Records that describe objects
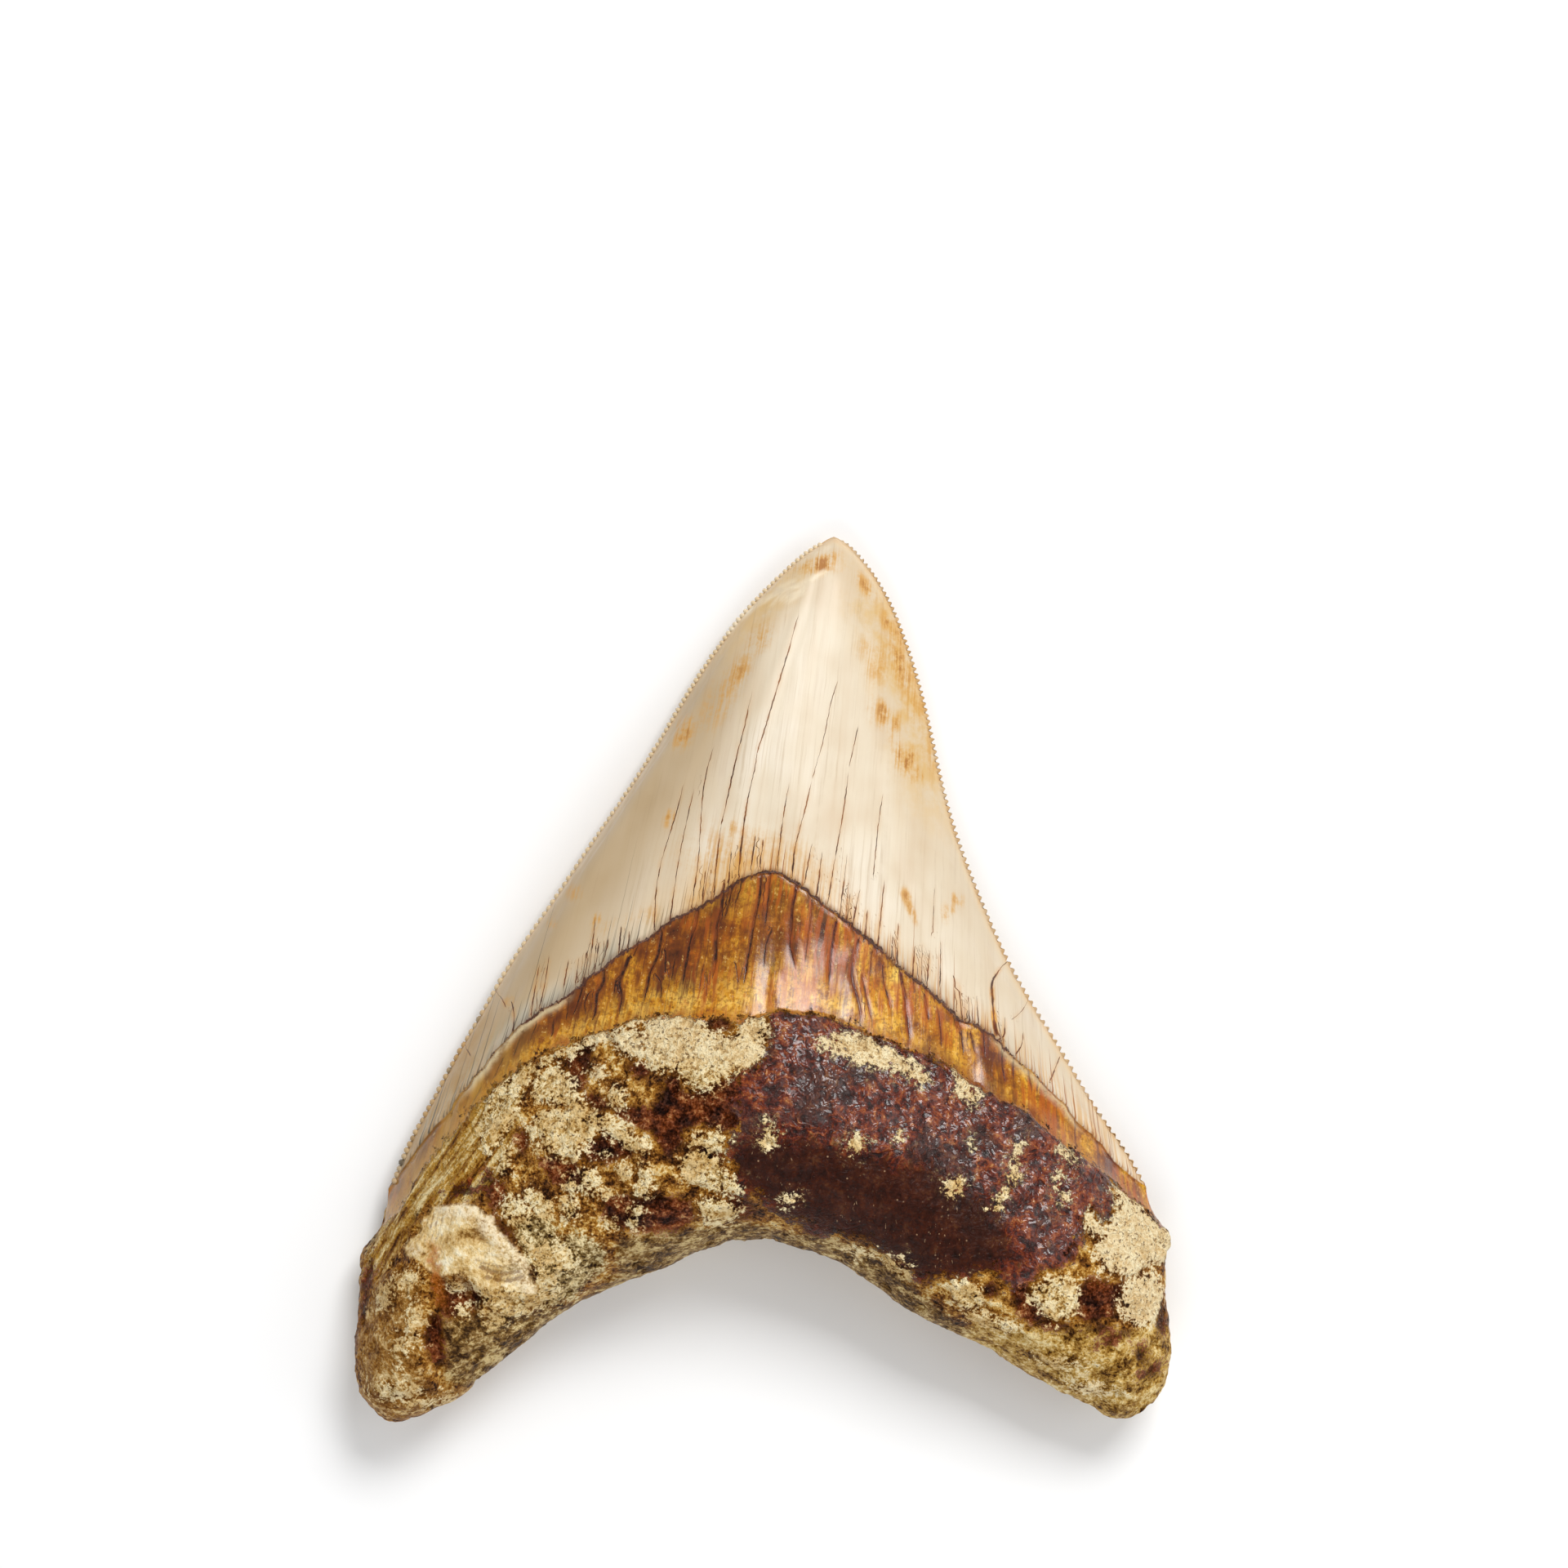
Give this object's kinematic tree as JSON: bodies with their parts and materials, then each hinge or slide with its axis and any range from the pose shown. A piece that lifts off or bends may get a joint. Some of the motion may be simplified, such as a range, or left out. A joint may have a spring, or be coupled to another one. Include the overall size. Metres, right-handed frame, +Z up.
{
  "type": "fossil shark tooth",
  "caption": "Large fossil megalodon tooth: broad triangular crown with serrated edges, a dark neck band and a heavy two-lobed root, lying on its flatter outer face.",
  "frame": {"origin": "on the surface the tooth lies on, under the middle of its outline", "axes": "+Z up, out of the lingual face; +Y from the root's lobes to the tip of the crown; +X to the right lobe, seen from above with the tip away from the viewer"},
  "size_m": [0.1056, 0.1142, 0.0244],
  "materials": {
    "fossil": "glossy cream enamel, polished amber neck band, crusted ochre and dark maroon root"
  },
  "bodies": {
    "root": {"tooth": "fossil"}
  },
  "joints": []
}
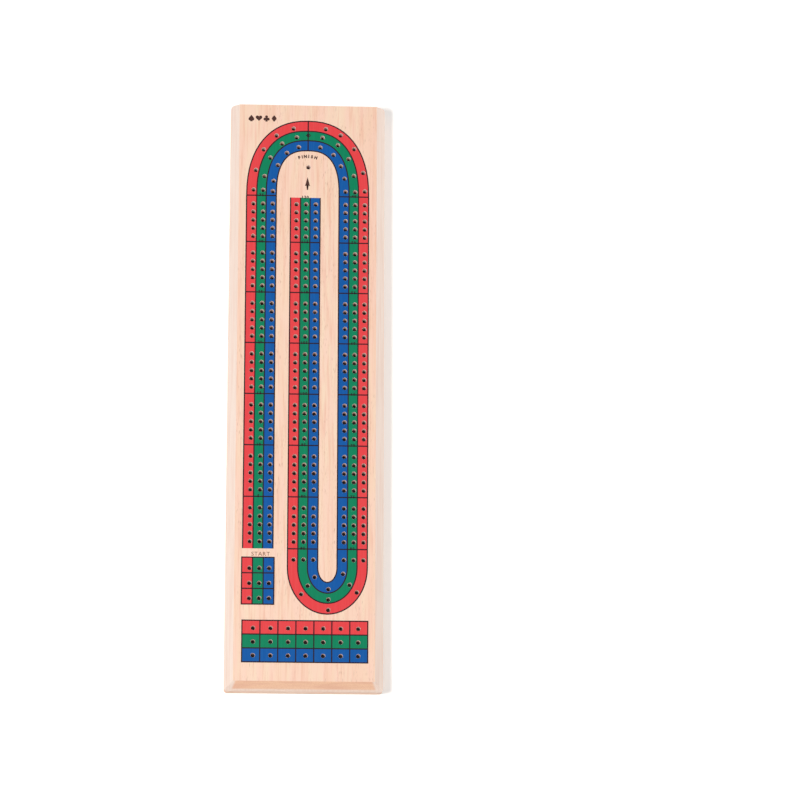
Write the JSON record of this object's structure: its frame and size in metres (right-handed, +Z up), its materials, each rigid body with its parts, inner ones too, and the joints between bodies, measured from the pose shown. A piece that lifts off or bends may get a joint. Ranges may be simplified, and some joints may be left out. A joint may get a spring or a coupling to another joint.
{
  "type": "cribbage box with drawer",
  "caption": "Slim pale wooden cribbage box: drilled, bevelled deck with a continuous peg track over a low frame, and a peg drawer that slides out of the far end.",
  "frame": {"origin": "middle of the underside, on the surface the box stands on", "axes": "+X across the board to the right as it is read, +Y along the board towards the drawer end, +Z up out of the drilled face"},
  "size_m": [0.1016, 0.3874, 0.0191],
  "materials": {
    "deck_wood": "pale close-grained hardwood, sanded, thin matt lacquer",
    "frame_wood": "pale hardwood, sanded",
    "base_wood": "thin pale plywood panel",
    "drawer_wood": "pale hardwood, sanded",
    "drawer_panel_wood": "thin plywood",
    "magnet_nickel": "nickel plated",
    "steel": "plain steel",
    "screw_brass": "brass plated",
    "peg_red": "moulded plastic",
    "peg_green": "moulded plastic",
    "peg_blue": "moulded plastic",
    "ink_red": "screen-printed ink on the deck",
    "ink_green": "screen-printed ink on the deck",
    "ink_blue": "screen-printed ink on the deck",
    "ink_dark": "screen-printed lines, numerals and words on the deck"
  },
  "bodies": {
    "box": {"deck": "deck_wood", "left_rail": "frame_wood", "right_rail": "frame_wood", "near_rail": "frame_wood", "middle_rail": "frame_wood", "bay_rail": "frame_wood", "base_panel": "base_wood", "stop_strip": "frame_wood", "catch_magnet": "magnet_nickel", "base_screw_1": "screw_brass", "base_screw_2": "screw_brass", "base_screw_3": "screw_brass", "base_screw_4": "screw_brass", "base_screw_5": "screw_brass", "base_screw_6": "screw_brass", "base_screw_7": "screw_brass", "base_screw_8": "screw_brass"},
    "drawer": {"drawer_front": "drawer_wood", "drawer_left_side": "drawer_wood", "drawer_right_side": "drawer_wood", "drawer_back": "drawer_wood", "drawer_bottom": "drawer_panel_wood", "drawer_divider_left": "drawer_wood", "drawer_divider_right": "drawer_wood", "strike_disc": "steel", "peg_red_1": "peg_red", "peg_red_2": "peg_red", "peg_red_3": "peg_red", "peg_green_1": "peg_green", "peg_green_2": "peg_green", "peg_green_3": "peg_green", "peg_blue_1": "peg_blue", "peg_blue_2": "peg_blue", "peg_blue_3": "peg_blue"}
  },
  "joints": [
    {"name": "drawer_slide", "type": "slide", "parent": "box", "child": "drawer", "axis": [0, 1, 0], "range_m": [0, 0.11]}
  ]
}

What to work on: Write out the records shown above, exactly as they appear.

Task answer:
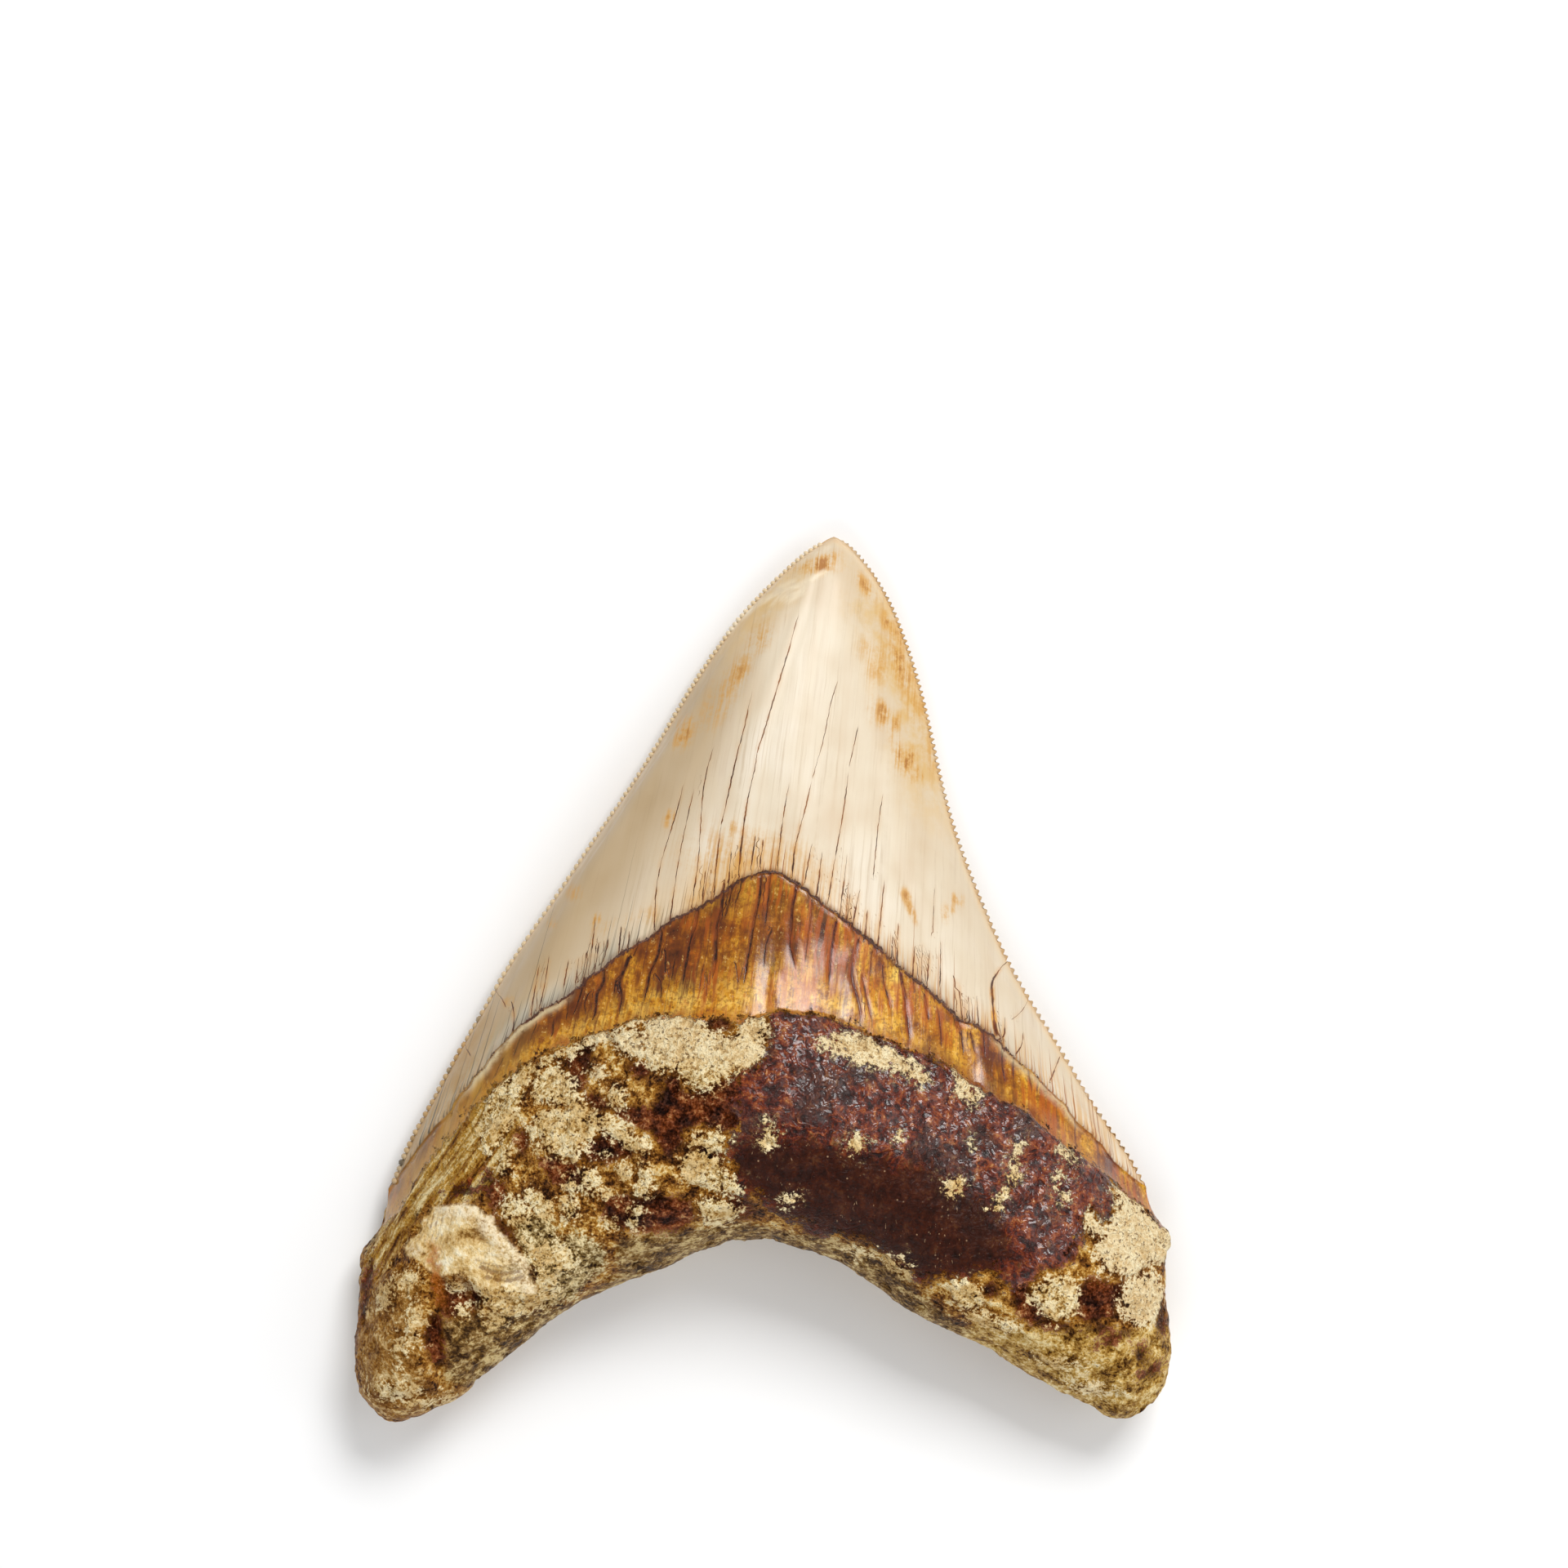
Give this object's kinematic tree as JSON: bodies with their parts and materials, then each hinge or slide with its axis and any range from the pose shown. A piece that lifts off or bends may get a joint. Some of the motion may be simplified, such as a range, or left out. A joint may have a spring, or be coupled to another one. Include the overall size. Metres, right-handed frame, +Z up.
{
  "type": "fossil shark tooth",
  "caption": "Large fossil megalodon tooth: broad triangular crown with serrated edges, a dark neck band and a heavy two-lobed root, lying on its flatter outer face.",
  "frame": {"origin": "on the surface the tooth lies on, under the middle of its outline", "axes": "+Z up, out of the lingual face; +Y from the root's lobes to the tip of the crown; +X to the right lobe, seen from above with the tip away from the viewer"},
  "size_m": [0.1056, 0.1142, 0.0244],
  "materials": {
    "fossil": "glossy cream enamel, polished amber neck band, crusted ochre and dark maroon root"
  },
  "bodies": {
    "root": {"tooth": "fossil"}
  },
  "joints": []
}
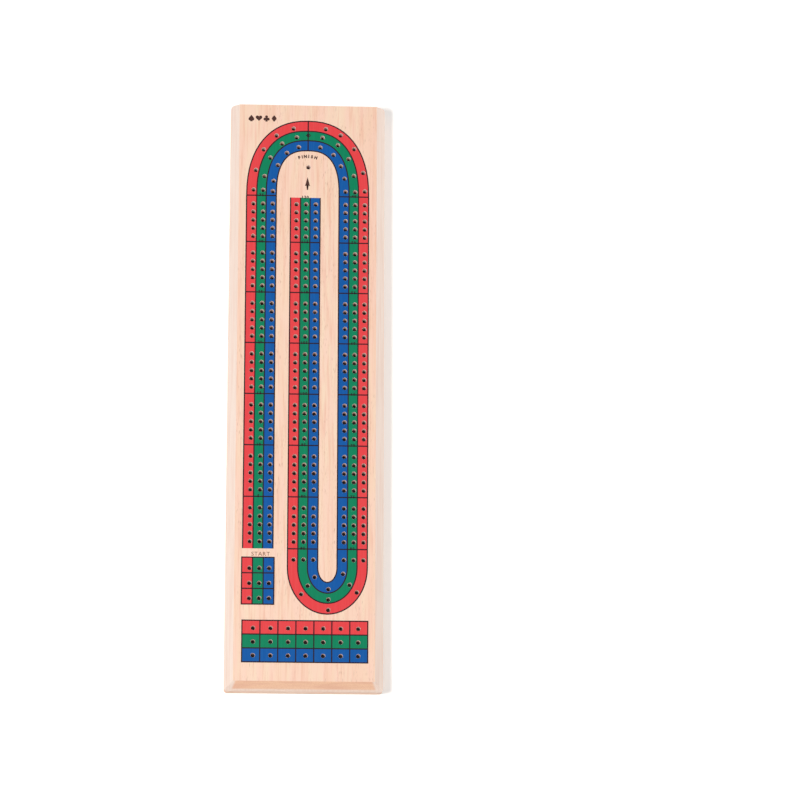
Write the JSON record of this object's structure: its frame and size in metres (right-handed, +Z up), its materials, each rigid body with its parts, inner ones too, and the joints between bodies, measured from the pose shown. A piece that lifts off or bends may get a joint. Ranges may be simplified, and some joints may be left out. A joint may get a spring or a coupling to another joint.
{
  "type": "cribbage box with drawer",
  "caption": "Slim pale wooden cribbage box: drilled, bevelled deck with a continuous peg track over a low frame, and a peg drawer that slides out of the far end.",
  "frame": {"origin": "middle of the underside, on the surface the box stands on", "axes": "+X across the board to the right as it is read, +Y along the board towards the drawer end, +Z up out of the drilled face"},
  "size_m": [0.1016, 0.3874, 0.0191],
  "materials": {
    "deck_wood": "pale close-grained hardwood, sanded, thin matt lacquer",
    "frame_wood": "pale hardwood, sanded",
    "base_wood": "thin pale plywood panel",
    "drawer_wood": "pale hardwood, sanded",
    "drawer_panel_wood": "thin plywood",
    "magnet_nickel": "nickel plated",
    "steel": "plain steel",
    "screw_brass": "brass plated",
    "peg_red": "moulded plastic",
    "peg_green": "moulded plastic",
    "peg_blue": "moulded plastic",
    "ink_red": "screen-printed ink on the deck",
    "ink_green": "screen-printed ink on the deck",
    "ink_blue": "screen-printed ink on the deck",
    "ink_dark": "screen-printed lines, numerals and words on the deck"
  },
  "bodies": {
    "box": {"deck": "deck_wood", "left_rail": "frame_wood", "right_rail": "frame_wood", "near_rail": "frame_wood", "middle_rail": "frame_wood", "bay_rail": "frame_wood", "base_panel": "base_wood", "stop_strip": "frame_wood", "catch_magnet": "magnet_nickel", "base_screw_1": "screw_brass", "base_screw_2": "screw_brass", "base_screw_3": "screw_brass", "base_screw_4": "screw_brass", "base_screw_5": "screw_brass", "base_screw_6": "screw_brass", "base_screw_7": "screw_brass", "base_screw_8": "screw_brass"},
    "drawer": {"drawer_front": "drawer_wood", "drawer_left_side": "drawer_wood", "drawer_right_side": "drawer_wood", "drawer_back": "drawer_wood", "drawer_bottom": "drawer_panel_wood", "drawer_divider_left": "drawer_wood", "drawer_divider_right": "drawer_wood", "strike_disc": "steel", "peg_red_1": "peg_red", "peg_red_2": "peg_red", "peg_red_3": "peg_red", "peg_green_1": "peg_green", "peg_green_2": "peg_green", "peg_green_3": "peg_green", "peg_blue_1": "peg_blue", "peg_blue_2": "peg_blue", "peg_blue_3": "peg_blue"}
  },
  "joints": [
    {"name": "drawer_slide", "type": "slide", "parent": "box", "child": "drawer", "axis": [0, 1, 0], "range_m": [0, 0.11]}
  ]
}